Les poètes expliquent souvent mal les choses ; et je le comprends bien ; ils ont tant de mal à ajuster les syllabes et les rimes qu’ils sont condamnés à rester dans les lieux communs. Ils disent que le bonheur resplendit tant qu’il est au loin et dans l’avenir, et que, lorsqu’on le tient, ce n’est plus rien de bon ; comme si on voulait saisir l’arc-en-ciel, ou tenir la source dans le creux de sa main. Mais c’est parler grossièrement. Il est impossible de poursuivre le bonheur, sinon en paroles ; et ce qui attriste surtout ceux qui cherchent le bonheur autour d’eux, c’est qu’ils n’arrivent pas du tout à le désirer. Jouer au bridge, cela ne me dit rien, parce que je n’y joue pas. La boxe et l’escrime, de même ; la musique, de même ; la lecture, de même. La science ne plaît pas en perspective ; il faut y entrer. Et il faut une contrainte au commencement, et une difficulté toujours. Un travail réglé et des victoires après des victoires, voilà sans doute la formule du bonheur. Et quand l’action est commune, comme dans le jeu de cartes, ou dans la musique, ou dans la guerre, c’est alors que le bonheur est vil.

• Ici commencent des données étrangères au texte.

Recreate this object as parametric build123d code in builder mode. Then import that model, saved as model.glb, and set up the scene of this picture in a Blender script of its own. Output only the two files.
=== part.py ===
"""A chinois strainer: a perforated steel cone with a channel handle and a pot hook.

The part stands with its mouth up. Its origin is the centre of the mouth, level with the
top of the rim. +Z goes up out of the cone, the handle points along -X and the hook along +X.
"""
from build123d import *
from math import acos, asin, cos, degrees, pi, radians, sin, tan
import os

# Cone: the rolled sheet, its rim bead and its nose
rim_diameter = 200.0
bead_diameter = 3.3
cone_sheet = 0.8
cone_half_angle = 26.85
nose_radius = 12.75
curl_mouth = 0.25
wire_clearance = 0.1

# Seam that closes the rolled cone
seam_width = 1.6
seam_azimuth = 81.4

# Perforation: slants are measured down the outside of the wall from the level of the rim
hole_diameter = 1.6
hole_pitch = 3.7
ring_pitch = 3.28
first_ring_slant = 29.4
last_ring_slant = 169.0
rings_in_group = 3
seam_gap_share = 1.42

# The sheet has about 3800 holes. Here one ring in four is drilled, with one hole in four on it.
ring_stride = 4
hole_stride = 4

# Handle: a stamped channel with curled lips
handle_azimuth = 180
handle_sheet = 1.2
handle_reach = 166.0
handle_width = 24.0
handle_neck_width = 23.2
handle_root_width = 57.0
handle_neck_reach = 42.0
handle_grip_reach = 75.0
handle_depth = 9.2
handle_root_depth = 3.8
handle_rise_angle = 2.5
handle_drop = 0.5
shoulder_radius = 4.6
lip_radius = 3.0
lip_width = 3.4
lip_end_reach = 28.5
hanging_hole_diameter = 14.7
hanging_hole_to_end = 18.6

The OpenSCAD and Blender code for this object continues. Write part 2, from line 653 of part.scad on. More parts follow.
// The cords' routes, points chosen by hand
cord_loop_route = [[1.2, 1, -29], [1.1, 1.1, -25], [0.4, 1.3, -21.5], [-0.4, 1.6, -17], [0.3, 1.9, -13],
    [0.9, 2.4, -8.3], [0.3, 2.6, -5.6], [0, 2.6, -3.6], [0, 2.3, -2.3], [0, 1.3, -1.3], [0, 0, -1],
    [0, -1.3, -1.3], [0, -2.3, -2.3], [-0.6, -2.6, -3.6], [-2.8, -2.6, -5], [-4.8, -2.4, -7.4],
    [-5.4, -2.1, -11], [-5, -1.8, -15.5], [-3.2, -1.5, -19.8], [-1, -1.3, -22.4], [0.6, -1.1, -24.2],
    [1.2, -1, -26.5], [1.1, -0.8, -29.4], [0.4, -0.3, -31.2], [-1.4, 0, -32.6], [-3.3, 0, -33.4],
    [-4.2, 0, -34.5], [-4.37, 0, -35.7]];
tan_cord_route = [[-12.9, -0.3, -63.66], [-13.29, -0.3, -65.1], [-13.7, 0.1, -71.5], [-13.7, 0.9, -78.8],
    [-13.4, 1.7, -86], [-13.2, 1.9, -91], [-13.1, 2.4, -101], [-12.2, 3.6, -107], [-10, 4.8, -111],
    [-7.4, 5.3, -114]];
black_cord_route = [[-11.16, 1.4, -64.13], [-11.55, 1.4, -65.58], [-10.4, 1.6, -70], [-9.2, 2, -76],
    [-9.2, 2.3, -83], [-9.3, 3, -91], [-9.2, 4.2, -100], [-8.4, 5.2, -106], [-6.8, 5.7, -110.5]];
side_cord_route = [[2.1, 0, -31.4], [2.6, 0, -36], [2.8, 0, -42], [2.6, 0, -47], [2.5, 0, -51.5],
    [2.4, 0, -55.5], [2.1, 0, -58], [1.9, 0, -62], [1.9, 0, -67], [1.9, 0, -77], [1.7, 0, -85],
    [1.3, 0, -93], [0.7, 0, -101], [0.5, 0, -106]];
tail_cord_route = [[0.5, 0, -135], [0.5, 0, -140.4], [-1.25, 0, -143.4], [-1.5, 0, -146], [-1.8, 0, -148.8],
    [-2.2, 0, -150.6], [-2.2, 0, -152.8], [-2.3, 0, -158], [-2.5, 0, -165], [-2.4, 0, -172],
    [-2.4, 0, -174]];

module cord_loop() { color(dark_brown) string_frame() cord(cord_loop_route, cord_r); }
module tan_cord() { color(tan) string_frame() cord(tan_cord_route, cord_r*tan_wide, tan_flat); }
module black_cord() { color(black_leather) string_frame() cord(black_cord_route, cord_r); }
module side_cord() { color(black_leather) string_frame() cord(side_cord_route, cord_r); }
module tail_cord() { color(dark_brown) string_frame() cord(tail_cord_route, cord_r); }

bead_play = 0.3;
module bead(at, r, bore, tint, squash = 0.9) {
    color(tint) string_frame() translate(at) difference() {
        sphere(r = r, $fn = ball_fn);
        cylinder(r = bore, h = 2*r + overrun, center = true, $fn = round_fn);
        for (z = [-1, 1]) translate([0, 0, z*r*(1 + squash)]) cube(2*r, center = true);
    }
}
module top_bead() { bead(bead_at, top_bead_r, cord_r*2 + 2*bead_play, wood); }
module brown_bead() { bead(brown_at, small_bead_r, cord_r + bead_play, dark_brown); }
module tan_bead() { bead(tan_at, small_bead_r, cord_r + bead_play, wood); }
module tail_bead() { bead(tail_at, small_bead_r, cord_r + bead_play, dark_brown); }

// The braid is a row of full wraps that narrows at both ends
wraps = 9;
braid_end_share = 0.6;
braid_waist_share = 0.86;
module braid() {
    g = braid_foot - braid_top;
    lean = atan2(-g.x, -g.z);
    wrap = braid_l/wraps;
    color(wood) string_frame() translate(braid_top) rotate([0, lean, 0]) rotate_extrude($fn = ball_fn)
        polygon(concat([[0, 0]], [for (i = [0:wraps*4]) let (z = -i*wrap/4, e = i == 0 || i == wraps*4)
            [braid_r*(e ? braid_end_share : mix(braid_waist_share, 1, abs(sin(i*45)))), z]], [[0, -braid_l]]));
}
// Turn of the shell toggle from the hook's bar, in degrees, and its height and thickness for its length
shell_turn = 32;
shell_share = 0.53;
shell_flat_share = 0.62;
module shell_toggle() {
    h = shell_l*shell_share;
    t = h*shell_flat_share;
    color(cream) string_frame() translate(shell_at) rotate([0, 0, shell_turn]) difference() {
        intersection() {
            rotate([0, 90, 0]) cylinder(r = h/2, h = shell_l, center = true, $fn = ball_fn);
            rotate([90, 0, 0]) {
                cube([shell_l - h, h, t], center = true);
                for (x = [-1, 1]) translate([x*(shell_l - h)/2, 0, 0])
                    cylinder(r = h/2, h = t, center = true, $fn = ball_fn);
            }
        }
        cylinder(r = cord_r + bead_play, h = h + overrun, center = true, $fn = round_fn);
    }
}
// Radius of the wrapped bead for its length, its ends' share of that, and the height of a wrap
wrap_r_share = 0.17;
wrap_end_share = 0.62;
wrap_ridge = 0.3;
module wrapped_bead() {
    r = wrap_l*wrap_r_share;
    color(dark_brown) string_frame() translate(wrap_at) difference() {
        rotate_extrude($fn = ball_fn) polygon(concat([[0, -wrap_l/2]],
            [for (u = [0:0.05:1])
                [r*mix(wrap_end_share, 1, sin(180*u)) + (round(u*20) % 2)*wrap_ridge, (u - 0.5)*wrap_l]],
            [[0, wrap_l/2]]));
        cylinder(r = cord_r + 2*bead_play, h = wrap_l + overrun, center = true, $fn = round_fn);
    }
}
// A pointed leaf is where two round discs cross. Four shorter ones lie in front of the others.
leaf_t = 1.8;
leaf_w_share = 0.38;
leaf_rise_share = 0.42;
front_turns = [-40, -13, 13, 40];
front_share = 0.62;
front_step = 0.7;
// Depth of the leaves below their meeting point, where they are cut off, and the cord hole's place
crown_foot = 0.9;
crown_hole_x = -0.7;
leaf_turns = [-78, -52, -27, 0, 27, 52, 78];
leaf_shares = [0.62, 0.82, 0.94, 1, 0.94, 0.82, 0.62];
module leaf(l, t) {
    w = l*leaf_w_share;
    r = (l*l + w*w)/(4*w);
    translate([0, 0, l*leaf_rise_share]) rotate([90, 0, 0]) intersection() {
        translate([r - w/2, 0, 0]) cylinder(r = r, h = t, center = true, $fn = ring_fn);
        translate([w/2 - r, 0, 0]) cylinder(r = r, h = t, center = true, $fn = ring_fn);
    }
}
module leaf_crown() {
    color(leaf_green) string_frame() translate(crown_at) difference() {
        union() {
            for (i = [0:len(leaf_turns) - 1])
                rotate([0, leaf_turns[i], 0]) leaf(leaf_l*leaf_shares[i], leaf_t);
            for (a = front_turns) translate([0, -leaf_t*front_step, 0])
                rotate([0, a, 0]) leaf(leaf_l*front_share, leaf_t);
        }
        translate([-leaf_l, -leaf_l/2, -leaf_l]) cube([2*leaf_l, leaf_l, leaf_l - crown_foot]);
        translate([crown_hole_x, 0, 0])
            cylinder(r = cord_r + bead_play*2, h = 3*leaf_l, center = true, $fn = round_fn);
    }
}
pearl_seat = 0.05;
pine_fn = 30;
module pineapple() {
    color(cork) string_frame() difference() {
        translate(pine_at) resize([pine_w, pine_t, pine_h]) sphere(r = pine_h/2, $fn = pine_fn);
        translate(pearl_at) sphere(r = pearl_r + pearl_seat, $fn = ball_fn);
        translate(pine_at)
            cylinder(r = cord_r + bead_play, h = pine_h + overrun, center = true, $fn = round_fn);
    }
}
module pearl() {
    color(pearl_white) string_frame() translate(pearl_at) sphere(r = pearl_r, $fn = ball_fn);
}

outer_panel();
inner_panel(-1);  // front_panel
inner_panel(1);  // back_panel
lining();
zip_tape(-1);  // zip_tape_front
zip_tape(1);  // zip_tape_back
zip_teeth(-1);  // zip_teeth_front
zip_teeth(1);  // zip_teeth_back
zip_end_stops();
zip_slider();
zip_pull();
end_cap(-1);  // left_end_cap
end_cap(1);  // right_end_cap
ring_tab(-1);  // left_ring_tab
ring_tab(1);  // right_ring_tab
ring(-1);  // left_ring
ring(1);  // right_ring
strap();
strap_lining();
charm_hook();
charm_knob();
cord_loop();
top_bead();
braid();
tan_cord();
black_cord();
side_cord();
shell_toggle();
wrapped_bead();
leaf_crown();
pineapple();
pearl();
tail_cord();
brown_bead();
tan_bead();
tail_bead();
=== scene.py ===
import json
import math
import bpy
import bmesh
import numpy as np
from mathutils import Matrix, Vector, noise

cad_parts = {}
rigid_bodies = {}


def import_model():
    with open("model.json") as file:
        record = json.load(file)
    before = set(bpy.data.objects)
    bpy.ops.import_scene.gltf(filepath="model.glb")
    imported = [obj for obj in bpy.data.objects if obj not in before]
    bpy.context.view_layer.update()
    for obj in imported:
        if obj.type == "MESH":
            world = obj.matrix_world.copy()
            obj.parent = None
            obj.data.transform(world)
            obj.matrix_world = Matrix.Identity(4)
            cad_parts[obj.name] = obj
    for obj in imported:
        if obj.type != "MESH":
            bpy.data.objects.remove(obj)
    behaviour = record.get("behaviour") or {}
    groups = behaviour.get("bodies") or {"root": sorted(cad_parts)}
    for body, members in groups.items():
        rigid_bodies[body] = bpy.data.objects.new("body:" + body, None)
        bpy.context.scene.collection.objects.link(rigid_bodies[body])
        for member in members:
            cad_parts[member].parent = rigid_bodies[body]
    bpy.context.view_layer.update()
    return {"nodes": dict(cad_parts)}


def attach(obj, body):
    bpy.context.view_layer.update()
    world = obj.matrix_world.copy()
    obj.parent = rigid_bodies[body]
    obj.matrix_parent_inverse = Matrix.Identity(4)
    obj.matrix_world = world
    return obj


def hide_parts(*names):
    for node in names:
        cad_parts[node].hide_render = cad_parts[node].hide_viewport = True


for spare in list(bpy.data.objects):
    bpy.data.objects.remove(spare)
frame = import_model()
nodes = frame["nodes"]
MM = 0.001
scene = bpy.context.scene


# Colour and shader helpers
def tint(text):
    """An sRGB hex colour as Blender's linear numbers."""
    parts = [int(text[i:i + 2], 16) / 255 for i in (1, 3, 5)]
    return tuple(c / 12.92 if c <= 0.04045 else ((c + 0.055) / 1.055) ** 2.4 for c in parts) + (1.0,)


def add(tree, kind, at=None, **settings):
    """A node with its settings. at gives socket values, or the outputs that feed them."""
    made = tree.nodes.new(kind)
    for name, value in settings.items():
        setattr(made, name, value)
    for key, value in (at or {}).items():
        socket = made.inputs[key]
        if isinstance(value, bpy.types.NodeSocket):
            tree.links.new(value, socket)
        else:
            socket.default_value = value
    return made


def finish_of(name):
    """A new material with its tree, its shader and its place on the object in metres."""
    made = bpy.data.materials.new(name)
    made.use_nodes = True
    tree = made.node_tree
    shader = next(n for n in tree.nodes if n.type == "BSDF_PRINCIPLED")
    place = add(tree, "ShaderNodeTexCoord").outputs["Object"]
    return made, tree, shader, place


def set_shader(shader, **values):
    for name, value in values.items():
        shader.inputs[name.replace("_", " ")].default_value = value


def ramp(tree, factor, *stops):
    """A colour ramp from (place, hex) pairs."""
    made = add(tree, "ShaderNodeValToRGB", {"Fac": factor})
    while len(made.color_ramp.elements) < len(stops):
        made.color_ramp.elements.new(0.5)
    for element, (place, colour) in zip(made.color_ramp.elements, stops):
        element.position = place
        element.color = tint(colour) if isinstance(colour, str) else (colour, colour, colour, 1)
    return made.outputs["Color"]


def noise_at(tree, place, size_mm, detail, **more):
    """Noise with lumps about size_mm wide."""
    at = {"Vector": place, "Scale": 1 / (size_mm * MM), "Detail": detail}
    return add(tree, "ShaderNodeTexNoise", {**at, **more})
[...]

Mais il y a des bonheurs solitaires, qui portent toujours les mêmes marques, action, travail, victoire ; ainsi le bonheur de l’avare ou du collectionneur, qui du reste se ressemblent beaucoup. D’où vient que l’avarice est prise pour un vice, surtout si l’avare en vient à s’attacher aux vieilles pièces d’or, tandis que l’on admire plutôt celui qui met en vitrine des émaux, ou des ivoires, ou des peintures, ou des livres rares ? On se moque de l’avare, qui ne veut pas changer son or pour d’autres plaisirs, alors qu’il y a des collectionneurs de livres qui n’y lisent jamais de peur de les salir. Dans le vrai, ces bonheurs-là, comme tous les bonheurs, sont impossibles à goûter de loin. C’est le collectionneur qui aime les timbres-poste, et je n’y comprends rien. De même c’est le boxeur qui aime la boxe, et le chasseur qui aime la chasse, et le politique qui aime la politique. C’est dans l’action libre qu’on est heureux ; c’est par la règle que l’on se donne qu’on est heureux ; par la discipline acceptée en un mot, soit au jeu de football, soit à l’étude des sciences. Et ces obligations, vues de loin, ne plaisent pas, mais au contraire déplaisent. Le bonheur est une récompense qui vient à ceux qui ne l’ont pas cherchée.